Consumers would be interested in modifying their consumption habits to more environmentally conscious choices, particularly the people who are coming as tourists to Seychelles. How does this factor into your strategy?
The benefit of transitioning to renewables is multi-fold; it is a win-win no matter how you look at it. If you really want to transition, it’s not a commercial decision in terms of cost; we are thinking of long-term impact. For Seychelles, we have to use this to our advantage. The tourists can definitely support us in keeping Seychelles green. As a pristine, environmentally clean destination, this will attract tourists.
What do you think of China’s leadership position in the Paris Agreement?
I think China decided to fill in the void when the US stepped out of the Paris Agreement.

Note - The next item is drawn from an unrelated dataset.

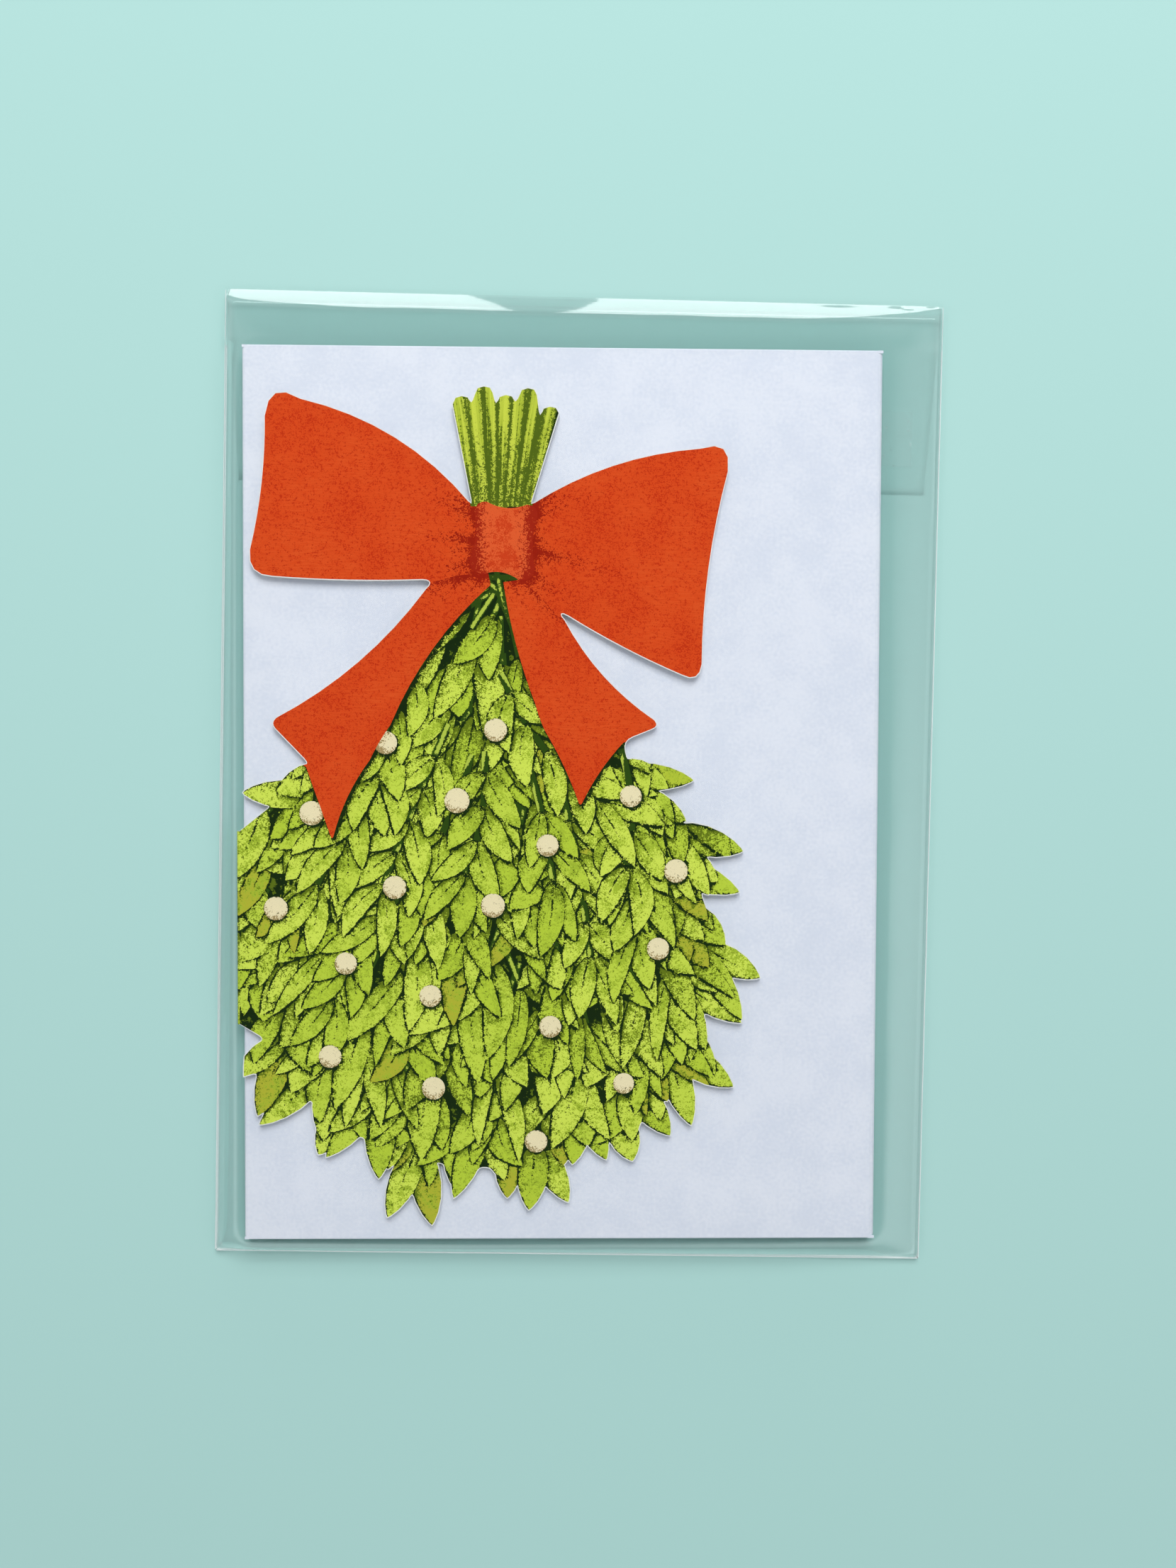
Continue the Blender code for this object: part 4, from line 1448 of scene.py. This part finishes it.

They made some major decisions for their own country as well as for their work in other countries. A country like China should be taking these strategic positions.
What is your hope for the energy sector in Seychelles?
From the policy side, renewable energy or energy efficiency in the sector is not a government business, it’s everyone’s business. That is something we’d like to see reflected in the government’s policies. Renewable energy and energy efficiency must be incorporated across policies for all our sectors, whether it be for tourism, fisheries, or agriculture. Green energy should become a norm and not a luxury. We need to do what is best for the country, and there’s no way around it. We need to put more effort into it and take bold decisions. We need to create an enabling environment, one that will attract investment in the sector. At the end of the day, investors are there to make money, of course, but you can make it a win-win situation, where the country as a whole benefit as well.